--- start Supplied information ---

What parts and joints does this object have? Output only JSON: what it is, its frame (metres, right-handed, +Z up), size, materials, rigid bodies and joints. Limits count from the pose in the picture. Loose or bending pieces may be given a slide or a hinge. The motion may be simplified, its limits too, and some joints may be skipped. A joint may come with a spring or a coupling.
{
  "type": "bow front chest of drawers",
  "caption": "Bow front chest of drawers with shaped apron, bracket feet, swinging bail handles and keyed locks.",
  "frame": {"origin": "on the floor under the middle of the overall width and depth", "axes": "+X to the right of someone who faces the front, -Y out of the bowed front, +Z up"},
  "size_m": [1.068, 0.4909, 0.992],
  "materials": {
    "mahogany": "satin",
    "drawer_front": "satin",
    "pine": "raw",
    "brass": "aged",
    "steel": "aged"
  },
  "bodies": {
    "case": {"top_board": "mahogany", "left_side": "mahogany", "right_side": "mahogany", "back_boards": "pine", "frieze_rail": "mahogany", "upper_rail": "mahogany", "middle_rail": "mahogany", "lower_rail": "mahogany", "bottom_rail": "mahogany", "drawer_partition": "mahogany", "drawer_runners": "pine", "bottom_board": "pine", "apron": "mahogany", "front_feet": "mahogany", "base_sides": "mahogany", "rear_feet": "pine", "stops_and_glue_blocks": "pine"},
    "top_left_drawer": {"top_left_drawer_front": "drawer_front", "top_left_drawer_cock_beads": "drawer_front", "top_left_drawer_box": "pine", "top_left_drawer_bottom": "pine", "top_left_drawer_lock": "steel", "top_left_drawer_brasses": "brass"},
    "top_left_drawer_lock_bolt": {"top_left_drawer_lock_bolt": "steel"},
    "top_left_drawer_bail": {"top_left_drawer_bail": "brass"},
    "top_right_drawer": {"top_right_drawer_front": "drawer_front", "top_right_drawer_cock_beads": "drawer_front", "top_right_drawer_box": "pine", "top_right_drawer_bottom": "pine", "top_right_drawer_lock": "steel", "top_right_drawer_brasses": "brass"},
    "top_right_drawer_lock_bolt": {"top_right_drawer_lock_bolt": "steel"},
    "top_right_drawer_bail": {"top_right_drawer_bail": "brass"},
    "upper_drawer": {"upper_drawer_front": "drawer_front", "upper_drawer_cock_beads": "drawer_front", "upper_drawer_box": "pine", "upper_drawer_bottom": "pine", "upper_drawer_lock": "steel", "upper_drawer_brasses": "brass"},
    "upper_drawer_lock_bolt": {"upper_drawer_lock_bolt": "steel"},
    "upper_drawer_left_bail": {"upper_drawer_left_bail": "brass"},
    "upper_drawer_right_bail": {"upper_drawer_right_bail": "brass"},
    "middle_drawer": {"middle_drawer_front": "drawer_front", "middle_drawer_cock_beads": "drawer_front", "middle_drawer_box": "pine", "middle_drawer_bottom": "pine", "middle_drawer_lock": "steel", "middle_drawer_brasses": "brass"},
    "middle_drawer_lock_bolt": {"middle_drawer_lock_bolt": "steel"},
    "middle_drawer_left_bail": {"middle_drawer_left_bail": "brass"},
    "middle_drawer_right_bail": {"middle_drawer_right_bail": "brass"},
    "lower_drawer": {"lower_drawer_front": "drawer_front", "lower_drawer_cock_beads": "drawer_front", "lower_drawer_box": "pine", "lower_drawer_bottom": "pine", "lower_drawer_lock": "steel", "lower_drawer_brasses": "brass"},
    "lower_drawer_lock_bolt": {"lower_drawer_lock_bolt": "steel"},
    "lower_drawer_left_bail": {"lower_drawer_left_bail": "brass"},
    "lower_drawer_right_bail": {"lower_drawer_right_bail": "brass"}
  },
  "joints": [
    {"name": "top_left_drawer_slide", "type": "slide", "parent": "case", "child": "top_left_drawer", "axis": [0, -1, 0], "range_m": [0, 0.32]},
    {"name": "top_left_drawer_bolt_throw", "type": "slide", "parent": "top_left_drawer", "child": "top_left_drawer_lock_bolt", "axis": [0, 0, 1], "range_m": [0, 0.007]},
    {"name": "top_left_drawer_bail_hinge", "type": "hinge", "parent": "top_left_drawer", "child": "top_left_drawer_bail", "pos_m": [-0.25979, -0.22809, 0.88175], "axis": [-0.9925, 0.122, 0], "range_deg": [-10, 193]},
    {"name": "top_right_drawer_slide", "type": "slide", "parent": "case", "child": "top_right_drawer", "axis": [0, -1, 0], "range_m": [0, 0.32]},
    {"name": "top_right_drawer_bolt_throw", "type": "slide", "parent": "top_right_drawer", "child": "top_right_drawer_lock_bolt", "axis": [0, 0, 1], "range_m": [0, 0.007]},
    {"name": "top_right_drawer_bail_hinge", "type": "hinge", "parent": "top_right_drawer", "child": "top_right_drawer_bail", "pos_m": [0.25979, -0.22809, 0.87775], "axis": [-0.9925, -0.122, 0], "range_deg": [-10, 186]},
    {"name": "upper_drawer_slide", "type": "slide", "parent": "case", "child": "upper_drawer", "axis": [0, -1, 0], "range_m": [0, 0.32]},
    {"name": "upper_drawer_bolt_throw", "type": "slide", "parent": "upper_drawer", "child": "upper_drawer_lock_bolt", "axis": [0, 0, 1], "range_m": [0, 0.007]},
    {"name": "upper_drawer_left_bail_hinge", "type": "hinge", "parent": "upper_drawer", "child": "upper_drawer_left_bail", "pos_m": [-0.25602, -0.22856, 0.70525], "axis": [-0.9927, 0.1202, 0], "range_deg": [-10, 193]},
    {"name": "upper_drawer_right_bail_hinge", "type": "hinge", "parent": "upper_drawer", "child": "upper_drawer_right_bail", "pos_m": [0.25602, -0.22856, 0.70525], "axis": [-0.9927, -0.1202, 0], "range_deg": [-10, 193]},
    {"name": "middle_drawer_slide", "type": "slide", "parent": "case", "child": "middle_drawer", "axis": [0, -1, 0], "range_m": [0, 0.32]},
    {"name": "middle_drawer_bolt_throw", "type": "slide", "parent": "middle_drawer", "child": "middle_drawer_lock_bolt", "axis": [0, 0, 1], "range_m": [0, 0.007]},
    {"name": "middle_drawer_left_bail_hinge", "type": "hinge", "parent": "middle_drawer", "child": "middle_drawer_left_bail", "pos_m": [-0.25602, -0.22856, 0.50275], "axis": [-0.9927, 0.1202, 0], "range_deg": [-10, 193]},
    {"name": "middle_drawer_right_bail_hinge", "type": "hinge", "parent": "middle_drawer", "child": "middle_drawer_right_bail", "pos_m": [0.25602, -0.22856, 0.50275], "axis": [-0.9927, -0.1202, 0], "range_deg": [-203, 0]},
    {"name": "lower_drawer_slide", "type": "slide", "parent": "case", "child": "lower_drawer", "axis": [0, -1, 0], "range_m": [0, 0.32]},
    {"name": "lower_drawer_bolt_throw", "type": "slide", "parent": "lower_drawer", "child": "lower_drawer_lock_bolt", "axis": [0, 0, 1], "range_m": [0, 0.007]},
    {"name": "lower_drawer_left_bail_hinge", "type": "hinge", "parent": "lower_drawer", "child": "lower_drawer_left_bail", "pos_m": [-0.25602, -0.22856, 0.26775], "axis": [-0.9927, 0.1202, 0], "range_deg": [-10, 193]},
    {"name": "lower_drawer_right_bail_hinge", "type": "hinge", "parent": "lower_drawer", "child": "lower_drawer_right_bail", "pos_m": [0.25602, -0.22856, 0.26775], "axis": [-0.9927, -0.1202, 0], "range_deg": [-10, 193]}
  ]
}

--- end Supplied information ---

- Exercise prompt: Write out each line of the data above again, exactly as given.

- Answer to the problem:
What parts and joints does this object have? Output only JSON: what it is, its frame (metres, right-handed, +Z up), size, materials, rigid bodies and joints. Limits count from the pose in the picture. Loose or bending pieces may be given a slide or a hinge. The motion may be simplified, its limits too, and some joints may be skipped. A joint may come with a spring or a coupling.
{
  "type": "bow front chest of drawers",
  "caption": "Bow front chest of drawers with shaped apron, bracket feet, swinging bail handles and keyed locks.",
  "frame": {"origin": "on the floor under the middle of the overall width and depth", "axes": "+X to the right of someone who faces the front, -Y out of the bowed front, +Z up"},
  "size_m": [1.068, 0.4909, 0.992],
  "materials": {
    "mahogany": "satin",
    "drawer_front": "satin",
    "pine": "raw",
    "brass": "aged",
    "steel": "aged"
  },
  "bodies": {
    "case": {"top_board": "mahogany", "left_side": "mahogany", "right_side": "mahogany", "back_boards": "pine", "frieze_rail": "mahogany", "upper_rail": "mahogany", "middle_rail": "mahogany", "lower_rail": "mahogany", "bottom_rail": "mahogany", "drawer_partition": "mahogany", "drawer_runners": "pine", "bottom_board": "pine", "apron": "mahogany", "front_feet": "mahogany", "base_sides": "mahogany", "rear_feet": "pine", "stops_and_glue_blocks": "pine"},
    "top_left_drawer": {"top_left_drawer_front": "drawer_front", "top_left_drawer_cock_beads": "drawer_front", "top_left_drawer_box": "pine", "top_left_drawer_bottom": "pine", "top_left_drawer_lock": "steel", "top_left_drawer_brasses": "brass"},
    "top_left_drawer_lock_bolt": {"top_left_drawer_lock_bolt": "steel"},
    "top_left_drawer_bail": {"top_left_drawer_bail": "brass"},
    "top_right_drawer": {"top_right_drawer_front": "drawer_front", "top_right_drawer_cock_beads": "drawer_front", "top_right_drawer_box": "pine", "top_right_drawer_bottom": "pine", "top_right_drawer_lock": "steel", "top_right_drawer_brasses": "brass"},
    "top_right_drawer_lock_bolt": {"top_right_drawer_lock_bolt": "steel"},
    "top_right_drawer_bail": {"top_right_drawer_bail": "brass"},
    "upper_drawer": {"upper_drawer_front": "drawer_front", "upper_drawer_cock_beads": "drawer_front", "upper_drawer_box": "pine", "upper_drawer_bottom": "pine", "upper_drawer_lock": "steel", "upper_drawer_brasses": "brass"},
    "upper_drawer_lock_bolt": {"upper_drawer_lock_bolt": "steel"},
    "upper_drawer_left_bail": {"upper_drawer_left_bail": "brass"},
    "upper_drawer_right_bail": {"upper_drawer_right_bail": "brass"},
    "middle_drawer": {"middle_drawer_front": "drawer_front", "middle_drawer_cock_beads": "drawer_front", "middle_drawer_box": "pine", "middle_drawer_bottom": "pine", "middle_drawer_lock": "steel", "middle_drawer_brasses": "brass"},
    "middle_drawer_lock_bolt": {"middle_drawer_lock_bolt": "steel"},
    "middle_drawer_left_bail": {"middle_drawer_left_bail": "brass"},
    "middle_drawer_right_bail": {"middle_drawer_right_bail": "brass"},
    "lower_drawer": {"lower_drawer_front": "drawer_front", "lower_drawer_cock_beads": "drawer_front", "lower_drawer_box": "pine", "lower_drawer_bottom": "pine", "lower_drawer_lock": "steel", "lower_drawer_brasses": "brass"},
    "lower_drawer_lock_bolt": {"lower_drawer_lock_bolt": "steel"},
    "lower_drawer_left_bail": {"lower_drawer_left_bail": "brass"},
    "lower_drawer_right_bail": {"lower_drawer_right_bail": "brass"}
  },
  "joints": [
    {"name": "top_left_drawer_slide", "type": "slide", "parent": "case", "child": "top_left_drawer", "axis": [0, -1, 0], "range_m": [0, 0.32]},
    {"name": "top_left_drawer_bolt_throw", "type": "slide", "parent": "top_left_drawer", "child": "top_left_drawer_lock_bolt", "axis": [0, 0, 1], "range_m": [0, 0.007]},
    {"name": "top_left_drawer_bail_hinge", "type": "hinge", "parent": "top_left_drawer", "child": "top_left_drawer_bail", "pos_m": [-0.25979, -0.22809, 0.88175], "axis": [-0.9925, 0.122, 0], "range_deg": [-10, 193]},
    {"name": "top_right_drawer_slide", "type": "slide", "parent": "case", "child": "top_right_drawer", "axis": [0, -1, 0], "range_m": [0, 0.32]},
    {"name": "top_right_drawer_bolt_throw", "type": "slide", "parent": "top_right_drawer", "child": "top_right_drawer_lock_bolt", "axis": [0, 0, 1], "range_m": [0, 0.007]},
    {"name": "top_right_drawer_bail_hinge", "type": "hinge", "parent": "top_right_drawer", "child": "top_right_drawer_bail", "pos_m": [0.25979, -0.22809, 0.87775], "axis": [-0.9925, -0.122, 0], "range_deg": [-10, 186]},
    {"name": "upper_drawer_slide", "type": "slide", "parent": "case", "child": "upper_drawer", "axis": [0, -1, 0], "range_m": [0, 0.32]},
    {"name": "upper_drawer_bolt_throw", "type": "slide", "parent": "upper_drawer", "child": "upper_drawer_lock_bolt", "axis": [0, 0, 1], "range_m": [0, 0.007]},
    {"name": "upper_drawer_left_bail_hinge", "type": "hinge", "parent": "upper_drawer", "child": "upper_drawer_left_bail", "pos_m": [-0.25602, -0.22856, 0.70525], "axis": [-0.9927, 0.1202, 0], "range_deg": [-10, 193]},
    {"name": "upper_drawer_right_bail_hinge", "type": "hinge", "parent": "upper_drawer", "child": "upper_drawer_right_bail", "pos_m": [0.25602, -0.22856, 0.70525], "axis": [-0.9927, -0.1202, 0], "range_deg": [-10, 193]},
    {"name": "middle_drawer_slide", "type": "slide", "parent": "case", "child": "middle_drawer", "axis": [0, -1, 0], "range_m": [0, 0.32]},
    {"name": "middle_drawer_bolt_throw", "type": "slide", "parent": "middle_drawer", "child": "middle_drawer_lock_bolt", "axis": [0, 0, 1], "range_m": [0, 0.007]},
    {"name": "middle_drawer_left_bail_hinge", "type": "hinge", "parent": "middle_drawer", "child": "middle_drawer_left_bail", "pos_m": [-0.25602, -0.22856, 0.50275], "axis": [-0.9927, 0.1202, 0], "range_deg": [-10, 193]},
    {"name": "middle_drawer_right_bail_hinge", "type": "hinge", "parent": "middle_drawer", "child": "middle_drawer_right_bail", "pos_m": [0.25602, -0.22856, 0.50275], "axis": [-0.9927, -0.1202, 0], "range_deg": [-203, 0]},
    {"name": "lower_drawer_slide", "type": "slide", "parent": "case", "child": "lower_drawer", "axis": [0, -1, 0], "range_m": [0, 0.32]},
    {"name": "lower_drawer_bolt_throw", "type": "slide", "parent": "lower_drawer", "child": "lower_drawer_lock_bolt", "axis": [0, 0, 1], "range_m": [0, 0.007]},
    {"name": "lower_drawer_left_bail_hinge", "type": "hinge", "parent": "lower_drawer", "child": "lower_drawer_left_bail", "pos_m": [-0.25602, -0.22856, 0.26775], "axis": [-0.9927, 0.1202, 0], "range_deg": [-10, 193]},
    {"name": "lower_drawer_right_bail_hinge", "type": "hinge", "parent": "lower_drawer", "child": "lower_drawer_right_bail", "pos_m": [0.25602, -0.22856, 0.26775], "axis": [-0.9927, -0.1202, 0], "range_deg": [-10, 193]}
  ]
}